**SHORT PROBLEM:** Please repeat all of the lines that follow, exactly as written.

**RECORDED INFORMATION:**

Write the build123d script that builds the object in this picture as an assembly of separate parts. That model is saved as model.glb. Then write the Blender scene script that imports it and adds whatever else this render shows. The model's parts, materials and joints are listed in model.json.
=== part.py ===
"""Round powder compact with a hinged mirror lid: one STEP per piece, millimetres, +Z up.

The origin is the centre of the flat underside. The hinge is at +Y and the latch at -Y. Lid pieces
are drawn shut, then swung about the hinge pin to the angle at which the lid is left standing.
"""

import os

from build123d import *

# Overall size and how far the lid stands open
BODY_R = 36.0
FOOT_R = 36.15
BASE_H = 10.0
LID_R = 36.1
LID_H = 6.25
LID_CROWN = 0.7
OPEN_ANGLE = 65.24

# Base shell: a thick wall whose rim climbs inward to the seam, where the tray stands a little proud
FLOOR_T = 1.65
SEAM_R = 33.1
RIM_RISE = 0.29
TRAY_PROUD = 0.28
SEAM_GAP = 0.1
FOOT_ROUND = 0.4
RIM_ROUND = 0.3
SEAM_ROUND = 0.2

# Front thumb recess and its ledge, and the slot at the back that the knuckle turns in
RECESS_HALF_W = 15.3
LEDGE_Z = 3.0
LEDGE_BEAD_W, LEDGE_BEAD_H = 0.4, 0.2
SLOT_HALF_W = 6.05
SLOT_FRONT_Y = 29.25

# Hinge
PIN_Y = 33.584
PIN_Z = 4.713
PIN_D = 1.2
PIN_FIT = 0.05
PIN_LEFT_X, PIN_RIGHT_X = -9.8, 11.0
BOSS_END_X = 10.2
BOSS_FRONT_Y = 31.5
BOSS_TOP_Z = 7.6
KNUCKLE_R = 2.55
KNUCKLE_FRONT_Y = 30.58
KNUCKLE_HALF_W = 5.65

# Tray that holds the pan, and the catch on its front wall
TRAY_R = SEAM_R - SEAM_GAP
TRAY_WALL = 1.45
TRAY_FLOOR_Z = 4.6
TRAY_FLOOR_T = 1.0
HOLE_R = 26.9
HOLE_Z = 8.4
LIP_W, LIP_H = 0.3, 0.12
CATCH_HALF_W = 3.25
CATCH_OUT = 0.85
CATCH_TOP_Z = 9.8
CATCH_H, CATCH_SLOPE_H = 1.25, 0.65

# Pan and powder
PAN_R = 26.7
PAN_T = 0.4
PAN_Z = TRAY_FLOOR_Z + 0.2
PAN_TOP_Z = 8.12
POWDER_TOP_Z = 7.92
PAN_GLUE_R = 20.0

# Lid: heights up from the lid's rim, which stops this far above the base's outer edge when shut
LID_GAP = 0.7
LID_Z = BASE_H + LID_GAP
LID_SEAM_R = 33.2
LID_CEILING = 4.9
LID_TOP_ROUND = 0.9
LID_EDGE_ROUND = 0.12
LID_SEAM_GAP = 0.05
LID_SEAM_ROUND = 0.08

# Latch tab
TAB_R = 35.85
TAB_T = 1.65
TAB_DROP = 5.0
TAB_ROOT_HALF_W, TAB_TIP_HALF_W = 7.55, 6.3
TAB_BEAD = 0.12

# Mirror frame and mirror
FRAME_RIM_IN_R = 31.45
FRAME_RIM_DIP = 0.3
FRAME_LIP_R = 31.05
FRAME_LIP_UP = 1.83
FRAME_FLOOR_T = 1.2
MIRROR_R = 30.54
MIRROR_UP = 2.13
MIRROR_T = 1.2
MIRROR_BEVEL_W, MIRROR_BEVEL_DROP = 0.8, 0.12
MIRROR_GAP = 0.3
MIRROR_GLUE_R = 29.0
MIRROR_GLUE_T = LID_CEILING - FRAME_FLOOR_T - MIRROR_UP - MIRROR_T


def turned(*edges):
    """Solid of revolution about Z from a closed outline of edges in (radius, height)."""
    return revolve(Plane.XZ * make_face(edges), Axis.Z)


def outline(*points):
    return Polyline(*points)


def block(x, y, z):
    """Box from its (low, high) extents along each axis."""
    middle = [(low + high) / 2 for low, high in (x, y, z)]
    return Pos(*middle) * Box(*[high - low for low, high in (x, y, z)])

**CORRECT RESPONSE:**
Write the build123d script that builds the object in this picture as an assembly of separate parts. That model is saved as model.glb. Then write the Blender scene script that imports it and adds whatever else this render shows. The model's parts, materials and joints are listed in model.json.
=== part.py ===
"""Round powder compact with a hinged mirror lid: one STEP per piece, millimetres, +Z up.

The origin is the centre of the flat underside. The hinge is at +Y and the latch at -Y. Lid pieces
are drawn shut, then swung about the hinge pin to the angle at which the lid is left standing.
"""

import os

from build123d import *

# Overall size and how far the lid stands open
BODY_R = 36.0
FOOT_R = 36.15
BASE_H = 10.0
LID_R = 36.1
LID_H = 6.25
LID_CROWN = 0.7
OPEN_ANGLE = 65.24

# Base shell: a thick wall whose rim climbs inward to the seam, where the tray stands a little proud
FLOOR_T = 1.65
SEAM_R = 33.1
RIM_RISE = 0.29
TRAY_PROUD = 0.28
SEAM_GAP = 0.1
FOOT_ROUND = 0.4
RIM_ROUND = 0.3
SEAM_ROUND = 0.2

# Front thumb recess and its ledge, and the slot at the back that the knuckle turns in
RECESS_HALF_W = 15.3
LEDGE_Z = 3.0
LEDGE_BEAD_W, LEDGE_BEAD_H = 0.4, 0.2
SLOT_HALF_W = 6.05
SLOT_FRONT_Y = 29.25

# Hinge
PIN_Y = 33.584
PIN_Z = 4.713
PIN_D = 1.2
PIN_FIT = 0.05
PIN_LEFT_X, PIN_RIGHT_X = -9.8, 11.0
BOSS_END_X = 10.2
BOSS_FRONT_Y = 31.5
BOSS_TOP_Z = 7.6
KNUCKLE_R = 2.55
KNUCKLE_FRONT_Y = 30.58
KNUCKLE_HALF_W = 5.65

# Tray that holds the pan, and the catch on its front wall
TRAY_R = SEAM_R - SEAM_GAP
TRAY_WALL = 1.45
TRAY_FLOOR_Z = 4.6
TRAY_FLOOR_T = 1.0
HOLE_R = 26.9
HOLE_Z = 8.4
LIP_W, LIP_H = 0.3, 0.12
CATCH_HALF_W = 3.25
CATCH_OUT = 0.85
CATCH_TOP_Z = 9.8
CATCH_H, CATCH_SLOPE_H = 1.25, 0.65

# Pan and powder
PAN_R = 26.7
PAN_T = 0.4
PAN_Z = TRAY_FLOOR_Z + 0.2
PAN_TOP_Z = 8.12
POWDER_TOP_Z = 7.92
PAN_GLUE_R = 20.0

# Lid: heights up from the lid's rim, which stops this far above the base's outer edge when shut
LID_GAP = 0.7
LID_Z = BASE_H + LID_GAP
LID_SEAM_R = 33.2
LID_CEILING = 4.9
LID_TOP_ROUND = 0.9
LID_EDGE_ROUND = 0.12
LID_SEAM_GAP = 0.05
LID_SEAM_ROUND = 0.08

# Latch tab
TAB_R = 35.85
TAB_T = 1.65
TAB_DROP = 5.0
TAB_ROOT_HALF_W, TAB_TIP_HALF_W = 7.55, 6.3
TAB_BEAD = 0.12

# Mirror frame and mirror
FRAME_RIM_IN_R = 31.45
FRAME_RIM_DIP = 0.3
FRAME_LIP_R = 31.05
FRAME_LIP_UP = 1.83
FRAME_FLOOR_T = 1.2
MIRROR_R = 30.54
MIRROR_UP = 2.13
MIRROR_T = 1.2
MIRROR_BEVEL_W, MIRROR_BEVEL_DROP = 0.8, 0.12
MIRROR_GAP = 0.3
MIRROR_GLUE_R = 29.0
MIRROR_GLUE_T = LID_CEILING - FRAME_FLOOR_T - MIRROR_UP - MIRROR_T


def turned(*edges):
    """Solid of revolution about Z from a closed outline of edges in (radius, height)."""
    return revolve(Plane.XZ * make_face(edges), Axis.Z)


def outline(*points):
    return Polyline(*points)


def block(x, y, z):
    """Box from its (low, high) extents along each axis."""
    middle = [(low + high) / 2 for low, high in (x, y, z)]
    return Pos(*middle) * Box(*[high - low for low, high in (x, y, z)])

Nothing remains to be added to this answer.